I have reported before on the cost of Toyota’s run to become number one is global vehicle sales, particularly in the area of recalls, and speculated about the erosion in quality at Toyota throughout the past few years as evidenced by the unusually high level of recalls. To gain some perspective, I spoke with Chris Schrandt, one of our senior consultants who spent 10 years in Georgetown, Kentucky, as the quality engineering manager for Toyota.
Jon Miller: What kind of conversations are going on right now at Toyota?
Chris Schrandt: It depends on what the truth is. For Toyota to have missed something that big in the design would be huge. I know the push at Toyota has been toward commonization of parts. This has been great for cost reduction. It still seems inconceivable that all of these vehicles have the same mechanical problem. It doesn’t seem like it’s the truth that so many vehicles can have the same problem, same supplier, or same design. It doesn’t seem likely based on my experience at Toyota. We always had back-up suppliers, so the current problem implies that it is a Toyota design issue with several suppliers all making the good products to a bad specification.

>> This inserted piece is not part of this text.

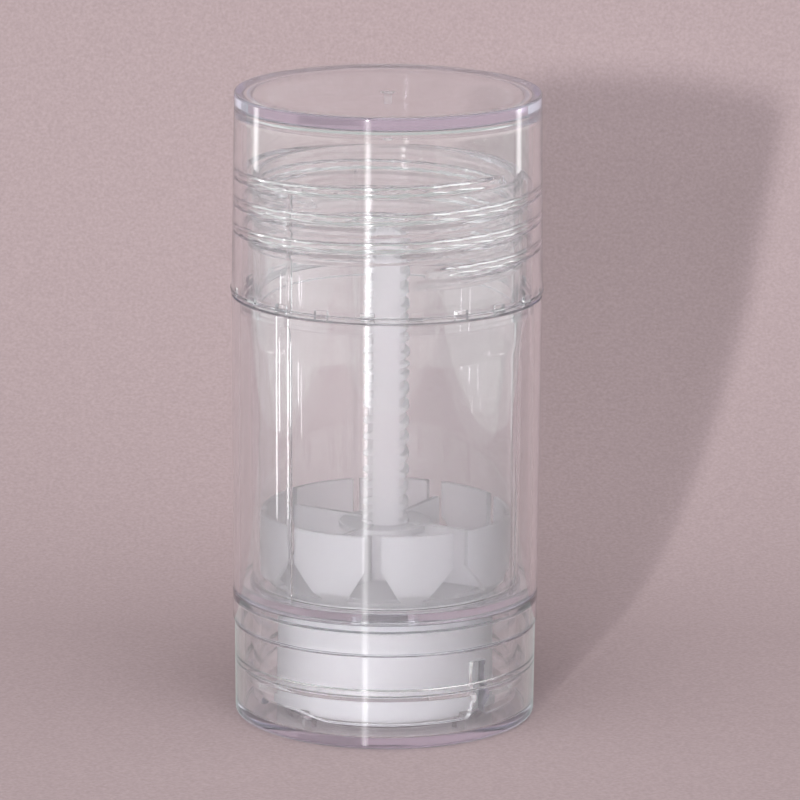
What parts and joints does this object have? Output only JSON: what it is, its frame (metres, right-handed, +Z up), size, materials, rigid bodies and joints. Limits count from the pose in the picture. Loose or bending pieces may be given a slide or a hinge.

JM: What is the nearest comparable thing you saw when you were there?
CS: We never saw anything this big. My former boss who started up the San Antonio [Texas] plant had some pretty big drive shaft issues they found pretty late in the game. That was about five years ago. We never had to recall anything from the Georgetown plant. Maybe we had to get the dealer to look at a couple of hundred vehicles, but that was it. Unless it was a safety issue, it used to take an act of God to get the quality vice president to send out a warranty notice to the dealers to look at something, so the scale of this is incredible.
JM: What makes you say it’s not a mechanical issue, as their spacer solution seems to imply?
CS: A mechanical issue implies either identical flaws across different parts, or some common part with problems across many models. This problem started with the Lexus, which is a different set of parts and now it has spread to other Toyota models. There is no way one supplier produced 5 million of the same parts. I read that the European plants are running so that means something isn’t the same between their parts and the parts at the other plants. The spacer as a solution doesn’t ring true. The body between these three models wouldn’t be the same. This suggests that it might even a software issue.
JM: What would you be doing if you were at Toyota right now?
CS: I’ve never seen anything like this before. I can’t imagine shutting down Georgetown for any reason. We never went into an emergency shutdown while I was there. Sure we slowed down when sales were slow. If Toyota had a fix, every new vehicle would have the correct part. They would have jumbo jets flying around the world to keep the plants running. Was it their intention to idle the plants to free up the workers to help out at the dealerships? Even that’s inconceivable. It sounds like they really don’t have a root cause countermeasure.
JM: You brought up an interesting point. Some say that Toyota is being opportunistic, using this quality problem as an excuse to idle their plants on purpose to cut operating costs while demand is down and dealer inventories are up. What do you think?
CS: Nothing catastrophic has happened recently to sales that would cause Toyota to take that action. This problem has hurt their reputation, and shutting factories hurts their reputation further. I don’t believe they would do that opportunistically. It’s short-term thinking. They have slowed production down before, but never quite like this. Toyota would fly parts in on jets to keep the plants running. For example if it was an American supplier and they couldn’t figure out the problem, they would have a Japanese supplier make the parts and fly them in from Japan. In fact, I was flown out at 2 a.m. on Sunday to Delphi because it was three months to launch and there was a quality issue. That’s how seriously they take it. It’s not like other automotive companies who would just say, “Oh well, we can catch it during our first recall.”
JM: Thanks for your time Chris. Do you have any closing thoughts?
CS: The magnitude of this problem is historic. Toyota always errs on the side of safety and quality. People have lost their lives due to this defect. I am sure that the leadership at Toyota is working tirelessly to get to the root cause and correct all of the problems as quickly and efficiently as possible.